In October 2017, India-China border tensions perhaps inspired the Indian government to impose some quality standards on Chinese imports – as do many leading economies on all imports. But when consumers themselves do not care much about the quality of goods they buy, the government will not care much.

Cheap quality imports not only hurt the economy, but feed the infamous ‘chalta hai’ (‘anything goes’) mindset – the biggest barrier to Indian industry not owning a globally recognized brand name.
Despite decades of independence and becoming masters of our destiny, despite having a US$ 2.2 trillion GDP and one of the world’s fastest growing economies, India is yet to create an equivalent of a Mercedes Benz or Rolls Royce, Omega or Tissot, a Lindt or Toblerone.

Yes, many multinational brands are being made in India for decades – like Colgate and Nestle – but Asia’s third largest economy is yet to be birthplace of any consumer product known worldwide. India is supposed to be a software leader, but is yet to produce a Microsoft or Google.

Obviously, not all Chinese imports are quality-impoverished, with brands like ‘Haier’ and ‘Vivo’ enjoying legitimate success. In fact, India’s only homegrown brand that is a clear global leader in its field is the Vivo-sponsored Indian Premier League (IPL).

But quality needs positivity not negativity. Some sneer, attack India’s most successful global cricketing brand, unable to appreciate the career and life-changing benefits of IPL for talented young cricketers. Very unwholesome and petty-minded to object to good things happening to others, like so many economically weak cricketers’ families earning prosperity. Quality succeeds – the New York-based Duff & Phelps estimate IPL’s current valuation at US$5.3 billion.

Within a decade, the much-maligned IPL has become one of the world’s top six sporting leagues.Only when more ‘Made in India’ brands earn success worldwide can the ongoing ‘Make in India’ process have greater success. A leading US company once refused to let the Tata Group buy a significant stake because the owners felt associating with an Indian brand would negatively affect their consumer image. No leading Japanese or German corporate house would have received this insult.

Indian-made goods and services need to earn global respect for quality – for India’s economy to graduate from ‘developing’ to ‘developed’. And for quality output, the country needs to start inculcating a quality work culture.

But a quality work culture thrives only in a fertile soil that worships hard work. And few Indian manufacturers invest in the effort, research and resources to make quality products; instead, they desperately cut costs to fit a national market that chooses cheaper quantity over better quality.
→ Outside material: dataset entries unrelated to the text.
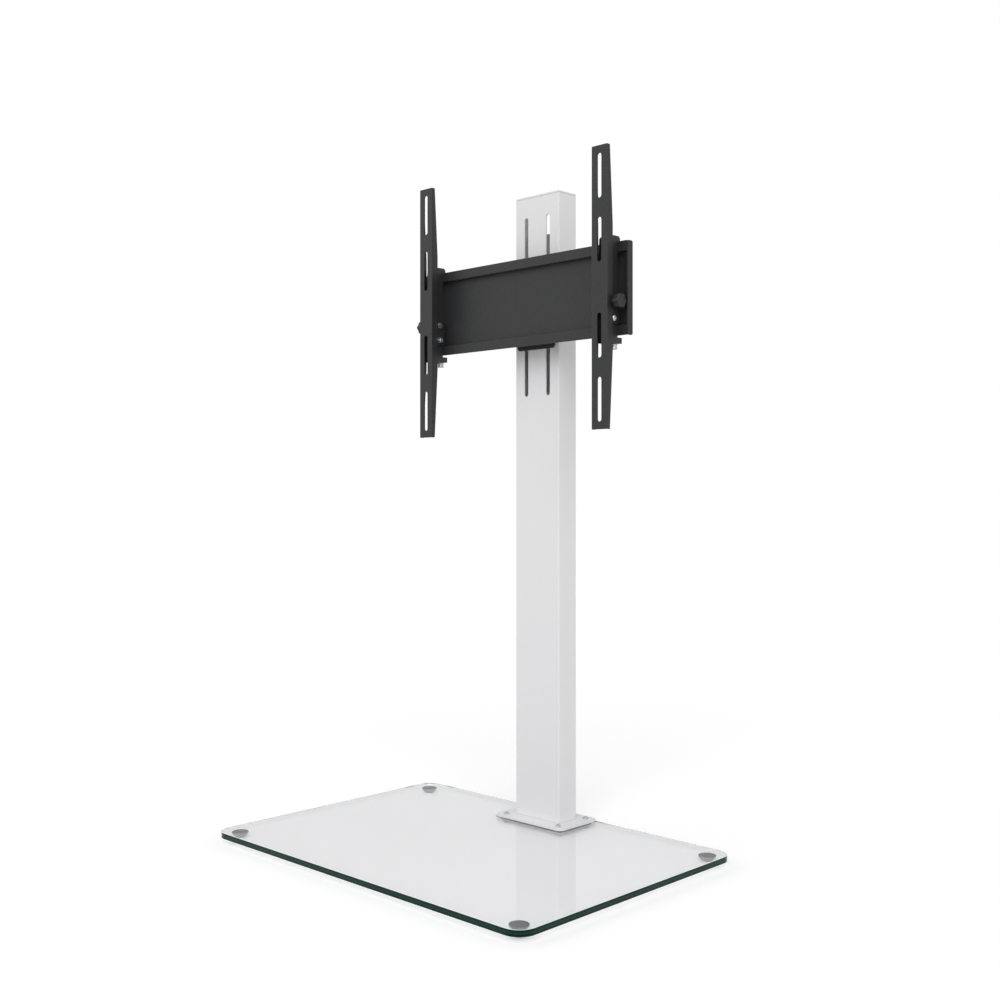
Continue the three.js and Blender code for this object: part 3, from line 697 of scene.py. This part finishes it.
SURFACES = {
    "white_coat": ("White powder coat", *powder_coat(0.38, 0.52, 0.06 * MM)),
    "black_coat": ("Black powder coat", *powder_coat(0.42, 0.58, 0.10 * MM)),
    "white_plastic": ("White plastic", *moulding(0.45, 0.58, 0.05 * MM)),
    "black_plastic": ("Black plastic", *moulding(0.38, 0.55, 0.06 * MM)),
    "gasket": ("Gasket rubber", (300, 4, 0.25), (500, 2, 0.7, 0.9), (900, 4, 0.08 * MM, 0.6)),
    "nylon": (
        "Nylon", (120, 2, 0.04), (700, 2, 0.38, 0.55), (1500, 2, 0.02 * MM, 0.4),
        milky(0.15, 2 * MM),
    ),
    # Bright zinc: cloudy crystals with a hint of blue
    "zinc": (
        "Zinc plate", (260, 5, 0.14), (420, 4, 0.24, 0.44), (1400, 3, 0.02 * MM, 0.5),
        {"Metallic": 1},
    ),
    # Satin metal with fine marks from polishing
    "foot_disc": (
        "Foot disc metal", (200, 4, 0.06), (500, 3, 0.3, 0.46), (1100, 3, 0.015 * MM, 0.4),
        {"Specular IOR Level": 0.1}, (6, 8),
    ),
    "foot_cone": (
        "Soft foot plastic", (90, 2, 0.04), (600, 2, 0.42, 0.6), (1200, 2, 0.03 * MM, 0.4),
        {"Specular IOR Level": 0.3, **milky(0.3, 3 * MM)},
    ),
    "glass": ("Clear glass", None, (40, 4, 0, 0.012), (7, 0, 0.02 * MM, 0.3), clear(1)),
    # The edge sends back little light, all of it green, except at grazing angles, and a painted
    # highlight runs along its middle
    "glass_edge": (
        "Polished glass edge", (14, 3, 0.7), (40, 4, 0, 0.012), (160, 0, 0.01 * MM, 0.3),
        clear(0.95),
    ),
    # The chamfers are ground, not polished, and scatter the light
    "glass_arris": (
        "Ground glass", (30, 4, 0.05), (500, 2, 0.28, 0.42), (1500, 3, 0.02 * MM, 0.4),
        {"IOR": GLASS_IOR},
    ),
}


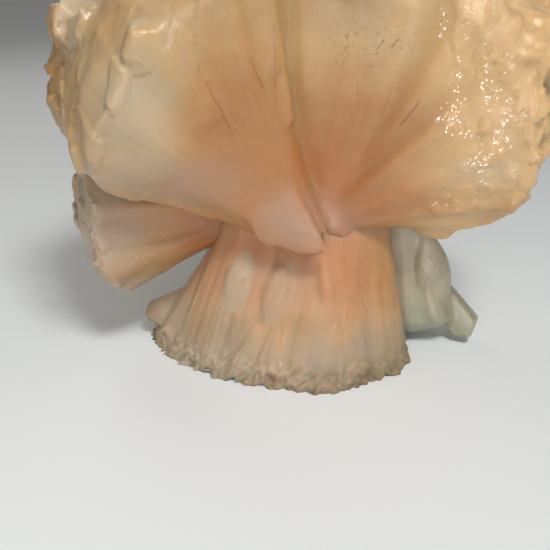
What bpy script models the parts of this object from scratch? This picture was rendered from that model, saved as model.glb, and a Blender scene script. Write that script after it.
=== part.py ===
"""Stilbite cluster: a wheat-sheaf of grown-together crystals, modelled as one solid in metres, +Z up.

The sheaf is an hourglass. Fibres spread upward and downward from a narrow waist, so every lobe is a
fan: a bundle of flat blades that starts at the waist and opens towards its crystal tips. Single blades
stand proud of the fans, and blocky crystals sit on the skirt and its rim. All of it is grown together,
so it is joined into one body and cut off flat underneath. The front looks along +Y, and the origin is
the middle of the flat cut that the cluster rests on.
"""

import math
import random
from collections import namedtuple

import bmesh
import bpy
from mathutils import Matrix, Vector

MM = 0.001
FRONT = Vector((0, -1, 0.2))

# Driving dimensions, in mm
BLADE_RIDGE = 0.5
TIP_STEP = 1.0
RIM_CLEARANCE = 1.0
CUT_DEPTH = 1.5
CLEAN_UP = 0.04

# Shares of a fan's size: how round its section is, the spread that it already has at its root, and how
# much shorter the fibres get at its narrow edges and at its broad faces
SECTION_ROUNDNESS = 0.86
ROOT_SPREAD = 0.6
EDGE_FALL = 0.05
FACE_FALL = 0.14

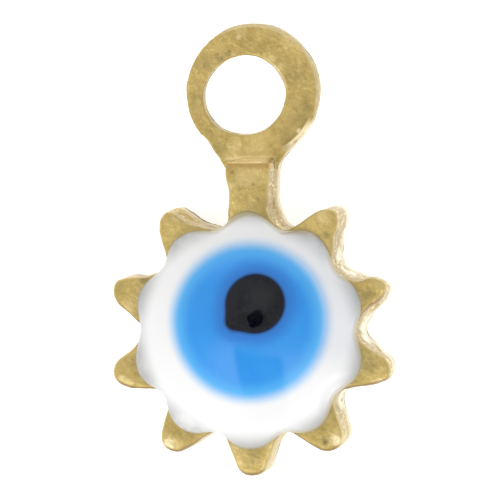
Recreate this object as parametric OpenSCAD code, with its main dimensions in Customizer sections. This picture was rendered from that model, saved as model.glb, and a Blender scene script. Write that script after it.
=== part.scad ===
// Sun-shaped evil eye pendant: a brass sun with a hanging ring, and an enamel eye on its front.
// It lies on its back. +X is to the wearer's left as seen from the front, +Y is towards the ring
// and +Z comes out of the enamel. The origin is the centre of the hanging hole, on the back face.

/* [Sun body] */
// Distance from the sun's centre to the tip of a ray
sun_reach = 4.14; // [3.8:0.02:4.4]
// Number of equal places round the sun; the top one holds the stem
ray_places = 10; // [9:1:12]
// Half of the angle between the two sides of a ray
ray_half_angle = 20; // [17:1:22]
// Radius of a ray's rounded tip
ray_tip_r = 0.46; // [0.38:0.02:0.52]
// Radius of the rounded valley between two rays
valley_r = 0.42; // [0.36:0.02:0.5]
// Thickness of the sun and the stem, from the back to the front
body_t = 2; // [1.5:0.1:2.4]

/* [Stem] */
// Width of the stem
stem_w = 1.08; // [0.98:0.02:1.3]
// Distance from the sun's centre to the step at the top of the stem
stem_reach = 4.73; // [4.5:0.05:4.9]
// Lean of the stem and the ring, in degrees anticlockwise from the front
hanger_lean = 1.8; // [0:0.2:3]

/* [Ring] */
// Thickness of the ring and its neck, which are flush with the back
ring_t = 0.46; // [0.36:0.02:0.6]
// Outer diameter of the ring
ring_d = 3.8; // [3.5:0.05:4]
// Distance from the sun's centre to the ring's centre
ring_reach = 6.84; // [6.7:0.02:7.2]
// Width of the neck where it is narrowest
neck_w = 1.16; // [1:0.02:1.3]
// How far the neck lies to the left of the stem
neck_left = 0.07; // [0:0.01:0.1]
// Radius of the neck's hollow sides
neck_r = 2.1; // [1.8:0.1:2.6]
// Diameter of the hanging hole
hole_d = 2.36; // [2:0.04:2.6]
// How far the hole lies to the left of the ring's centre
hole_left = 0.23; // [0:0.01:0.3]
// How far the hole lies below the ring's centre
hole_down = 0.13; // [0:0.01:0.2]

/* [White enamel] */
// Height of the enamel's dome above its flat underside
dome_h = 1.4; // [1.2:0.1:1.8]
// Power that rounds the dome, from 0.7 for a full edge to 1 for a slack one
dome_power = 0.85; // [0.7:0.05:1]
// Height of the enamel's upright rim
rim_h = 0.06; // [0.04:0.01:0.1]
// How far the enamel stays inside the metal in a valley
rim_inset = 0.02; // [0.01:0.01:0.05]
// How far a lobe of enamel reaches into a ray past the valleys
lobe_reach = 0.38; // [0.2:0.02:0.46]
// How much further the lobe on the stem reaches
stem_lobe_extra = 0.12; // [0:0.02:0.2]
// How far the dome's top lies to the left of the sun's centre
apex_left = 0.25; // [0:0.05:0.4]
// How far the dome's top lies above the sun's centre
apex_up = 0.2; // [0:0.05:0.4]

/* [Blue iris] */
// Diameter of the iris
iris_d = 4.38; // [4:0.02:4.6]
// How far the iris lies to the right of the sun's centre
iris_right = 0.12; // [0:0.01:0.2]
// How far the iris lies above the sun's centre
iris_up = 0.42; // [0.2:0.01:0.5]
// Height of the iris's flat underside above the white's underside
iris_floor = 0.2; // [0.14:0.02:0.26]

/* [Black pupil] */
// Diameter of the pupil's round part
pupil_d = 1.66; // [1.5:0.02:1.9]
// How far the pupil lies to the right of the sun's centre
pupil_right = 0.34; // [0.2:0.01:0.5]
// How far the pupil lies above the sun's centre
pupil_up = 0.88; // [0.6:0.02:1]
// Height of the pupil's flat underside above the white's underside
pupil_floor = 0.75; // [0.6:0.05:0.85]
// Radius of the pupil's one corner
corner_r = 0.14; // [0.1:0.02:0.2]
// Distance from the pupil's centre to the centre of that corner
corner_reach = 0.86; // [0.8:0.02:0.9]
// Direction of the corner, in degrees anticlockwise from +X
corner_angle = 219; // [200:1:240]

/* [Fit] */
// Gap between the brass and the enamel, and all round between one enamel and the next
layer_gap = 0.02; // [0.01:0.01:0.04]

/* [Hidden] */
$fn = 96;

BRASS = [0.72, 0.58, 0.30];
WHITE = [0.95, 0.95, 0.94];
BLUE = [0.13, 0.45, 0.85];
BLACK = [0.03, 0.03, 0.035];

// Ray and valley geometry: the arc of a tip and the arc of a valley share a tangent, a ray's side
STEM_ANGLE = 90;
ARC_SIDES = 8;
RING_SIDES = 64;
half_place = 180 / ray_places;
valley_half_angle = ray_half_angle + half_place;
tip_centre = sun_reach - ray_tip_r;
valley_centre = (tip_centre * sin(ray_half_angle) + ray_tip_r + valley_r) / sin(valley_half_angle);
valley_reach = valley_centre - valley_r;
ring_r = ring_d / 2;

// Half of what the arc of a tip or a valley turns through
tip_turn = 90 - ray_half_angle;
valley_turn = 90 - valley_half_angle;

// The hole's centre, seen from the sun's centre, once the hanger leans
hole_at = [
    -hole_left * cos(hanger_lean) - (ring_reach - hole_down) * sin(hanger_lean),
    -hole_left * sin(hanger_lean) + (ring_reach - hole_down) * cos(hanger_lean)
];

// Enamel geometry: rings of points from the rim to the top of the dome
LOBE_SIDES = 8;
LOBE_FADE = 6;
DOME_RINGS = 11;
CUT = 1;
dome_sides = LOBE_SIDES * ray_places;
lobe_half = lobe_reach / 2;
rim_mid = valley_reach - rim_inset + lobe_half;
dome_foot = body_t + layer_gap;
apex_at = [-apex_left, apex_up];
iris_at = [iris_right, iris_up];
pupil_at = [pupil_right, pupil_up];

// A point at a distance and an angle from the sun's centre
function polar(reach, angle) = [reach * cos(angle), reach * sin(angle)];

// The points of an arc, both ends included
function arc(centre, radius, from, to, sides) =
    [for (side = [0:sides]) centre + polar(radius, from + (to - from) * side / sides)];

// Centre of the neck's hollow side that starts half to the right of the hanger's line
function hollow_centre(half) =
    [half + neck_r, ring_reach - sqrt(pow(ring_r + neck_r, 2) - pow(half + neck_r, 2))];

// How strongly the stem's own lobe shows at an angle: 1 on the stem and 0 from the next valleys on
function stem_share(angle) =
    abs(angle - STEM_ANGLE) < half_place ? (1 + cos(180 * (angle - STEM_ANGLE) / half_place)) / 2 : 0;

// Reach of the enamel from the sun's centre; the lobes fade away up the dome
function enamel_reach(angle, share) =
    rim_mid + (lobe_half * cos(ray_places * (angle - STEM_ANGLE)) + stem_lobe_extra * stem_share(angle))
    * pow(share, LOBE_FADE);

// A point of the dome: share is 0 at its top and 1 at its rim
function dome_point(angle, share) =
    let (
        reach = share * enamel_reach(angle, share),
        height = rim_h + (dome_h - rim_h) * pow(1 - share * share, dome_power)
    )
    [
        reach * cos(angle) + (1 - share) * apex_at[0],
        reach * sin(angle) + (1 - share) * apex_at[1],
        dome_foot + height
    ];

// Rings crowd towards the rim, where the dome is steepest
function ring_share(ring) = sin(90 * (DOME_RINGS - ring) / DOME_RINGS);

// Everything is drawn round the sun's centre and then moved to the hole's centre
module from_hole() {
    translate([-hole_at[0], -hole_at[1], 0])
        children();
}

// The sun's outline; the stem covers the top ray, whose foot widens the stem's root
module sun_outline() {
    polygon([for (place = [0:ray_places - 1])
        let (ray = STEM_ANGLE + 2 * place * half_place, valley = ray + half_place, inward = valley + 180)
        each concat(
            arc(polar(tip_centre, ray), ray_tip_r, ray - tip_turn, ray + tip_turn, ARC_SIDES),
            arc(polar(valley_centre, valley), valley_r, inward + valley_turn, inward - valley_turn, ARC_SIDES)
        )]);
}

// The stem from the sun's centre to the step
module stem_outline() {
    translate([-stem_w / 2, 0])
        square([stem_w, stem_reach]);
}

// The ring and its neck, whose sides run straight beside the stem and then hollow up to the ring
module ring_outline() {
    right = hollow_centre(neck_w / 2 - neck_left);
    left = hollow_centre(neck_w / 2 + neck_left);
    right_turn = acos(right[0] / (ring_r + neck_r));
    left_turn = acos(left[0] / (ring_r + neck_r));
    ring = arc([0, ring_reach], ring_r, -right_turn, 180 + left_turn, RING_SIDES);
    polygon(concat(
        [[neck_r - left[0], 0], [right[0] - neck_r, 0]],
        arc(right, neck_r, 180, 180 - right_turn, ARC_SIDES),
        [for (side = [1:RING_SIDES - 1]) ring[side]],
        arc([-left[0], left[1]], neck_r, left_turn, 0, ARC_SIDES)
    ));
}

// The brass: the thick sun and stem, and the thin ring flush with their back
module sun_plate() {
    color(BRASS)
        from_hole()
            difference() {
                union() {
                    linear_extrude(body_t) {
                        sun_outline();
                        rotate(hanger_lean)
                            stem_outline();
                    }
                    rotate(hanger_lean)
                        linear_extrude(ring_t)
                            ring_outline();
                }
                translate([hole_at[0], hole_at[1], -CUT])
                    cylinder(d = hole_d, h = ring_t + 2 * CUT);
            }
}

// The whole enamel dome as one mesh of rings, with a flat underside on the sun's front face
module enamel_dome() {
    angles = [for (side = [0:dome_sides - 1]) 360 * side / dome_sides];
    foot = [for (angle = angles)
        [enamel_reach(angle, 1) * cos(angle), enamel_reach(angle, 1) * sin(angle), dome_foot]];
    rings = [for (ring = [0:DOME_RINGS - 1], angle = angles) dome_point(angle, ring_share(ring))];
    top = [dome_point(0, 0)];
    top_index = (DOME_RINGS + 1) * dome_sides;
    polyhedron(
        points = concat(foot, rings, top),
        faces = concat(
            [[for (side = [0:dome_sides - 1]) side]],
            [for (ring = [0:DOME_RINGS - 1], side = [0:dome_sides - 1])
                let (next = (side + 1) % dome_sides, low = ring * dome_sides, high = low + dome_sides)
                [low + side, high + side, low + next]],
            [for (ring = [0:DOME_RINGS - 1], side = [0:dome_sides - 1])
                let (next = (side + 1) % dome_sides, low = ring * dome_sides, high = low + dome_sides)
                [high + side, high + next, low + next]],
            [for (side = [0:dome_sides - 1])
                let (last = DOME_RINGS * dome_sides)
                [last + side, top_index, last + (side + 1) % dome_sides]]
        )
    );
}

// A round column of the iris, grown all round and downwards by grow
module iris_column(grow) {
    translate([iris_at[0], iris_at[1], dome_foot + iris_floor - grow])
        cylinder(r = iris_d / 2 + grow, h = dome_h + CUT);
}

// The pupil's outline: a circle drawn out to one rounded corner
module pupil_outline(grow) {
    turn = acos((pupil_d / 2 - corner_r) / corner_reach);
    rotate(corner_angle)
        polygon(concat(
            arc([0, 0], pupil_d / 2 + grow, turn, 360 - turn, RING_SIDES),
            arc([corner_reach, 0], corner_r + grow, -turn, turn, ARC_SIDES)
        ));
}

// A column of the pupil's outline, grown all round and downwards by grow
module pupil_column(grow) {
    translate([pupil_at[0], pupil_at[1], dome_foot + pupil_floor - grow])
        linear_extrude(dome_h + CUT)
            pupil_outline(grow);
}

// The white of the eye, with a flat-bottomed pool for the iris
module white_enamel() {
    color(WHITE)
        from_hole()
            difference() {
                enamel_dome();
                iris_column(layer_gap);
            }
}

// The iris, flush with the dome, with a flat-bottomed pool for the pupil
module blue_iris() {
    color(BLUE)
        from_hole()
            difference() {
                intersection() {
                    enamel_dome();
                    iris_column(0);
                }
                pupil_column(layer_gap);
            }
}

// The pupil, flush with the dome
module black_pupil() {
    color(BLACK)
        from_hole()
            intersection() {
                enamel_dome();
                pupil_column(0);
            }
}

sun_plate();
white_enamel();
blue_iris();
black_pupil();
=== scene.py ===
"""A sun-shaped evil eye pendant on a bright table: raw brass with a glossy enamel eye.

Pieces are shaped in millimetres round the sun's centre, with z = 0 on the back face, and are
brought to metres in the part's own frame when they are done.
"""
import math
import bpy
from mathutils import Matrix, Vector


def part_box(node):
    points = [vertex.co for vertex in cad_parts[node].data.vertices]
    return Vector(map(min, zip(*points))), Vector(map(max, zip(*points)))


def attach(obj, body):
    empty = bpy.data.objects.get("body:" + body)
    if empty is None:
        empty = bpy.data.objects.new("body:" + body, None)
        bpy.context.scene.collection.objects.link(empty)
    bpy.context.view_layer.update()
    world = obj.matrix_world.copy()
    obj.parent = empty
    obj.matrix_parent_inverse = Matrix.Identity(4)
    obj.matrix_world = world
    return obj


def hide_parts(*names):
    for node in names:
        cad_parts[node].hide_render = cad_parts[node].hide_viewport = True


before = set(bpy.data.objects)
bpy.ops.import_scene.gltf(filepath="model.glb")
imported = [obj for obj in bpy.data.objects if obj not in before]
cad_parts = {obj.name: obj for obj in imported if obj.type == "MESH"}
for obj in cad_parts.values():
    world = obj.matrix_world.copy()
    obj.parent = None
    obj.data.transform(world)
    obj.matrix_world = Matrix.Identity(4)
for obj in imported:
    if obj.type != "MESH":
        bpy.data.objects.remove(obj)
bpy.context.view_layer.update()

from types import SimpleNamespace

import bmesh
import bpy
from mathutils import Matrix, Vector

MM = 0.001

# Sizes in millimetres, the same as in the part's source where the source has them
PLACES = 10
SUN_REACH = 4.14
BODY_T = 2.0
RING_T = 0.46
RING_REACH = 6.84
RING_R = 1.9
HOLE_R = 1.18
STEM_REACH = 4.73
HANGER_LEAN = math.radians(1.8)
STEP = math.radians(360 / PLACES)
QUARTER_TURN = math.radians(90)
STEM_ANGLE = QUARTER_TURN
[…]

And cheap quality work has few takers in global markets.

Striving for quality work is the only key to opening the deadlock of crippling mediocrity: the culture of careless work that destroys the working heart of India, like a deadly cancer known but ignored.

For India to be a global leader needs seeing the time when Indian workers are eagerly sought worldwide in leading economies – instead of seeing Indian prime ministers and foreign ministers run to western governments holding begging bowls for more visas for Indian workers.

Where there is more self-respect, there is higher quality of work. And quality work produces better quality of life. The drive for quality has to start from the individual citizen. We can’t change others, but we can change ourselves. Strive hard for quality in everything we do – every task, every time, everyday. Lazy work habits have to vanish in the relentless pursuit for excellence, for seeing a time when the ‘Made in India’ label becomes a stamp of quality. India can do it, because India has the potential.

In schools, colleges, homes, offices, governmental organizations and corporate workplaces, from the street vendor to the five-star hotel chef, from a police officer to an elected leader, from a pizzeria to Parliament, India needs a work-culture revolution. Start cultivating love for honest and efficient hard work, in the rewarding road to high quality. Better start now, for life is wasted without quality.

The writer is a veteran Mumbai-based journalist.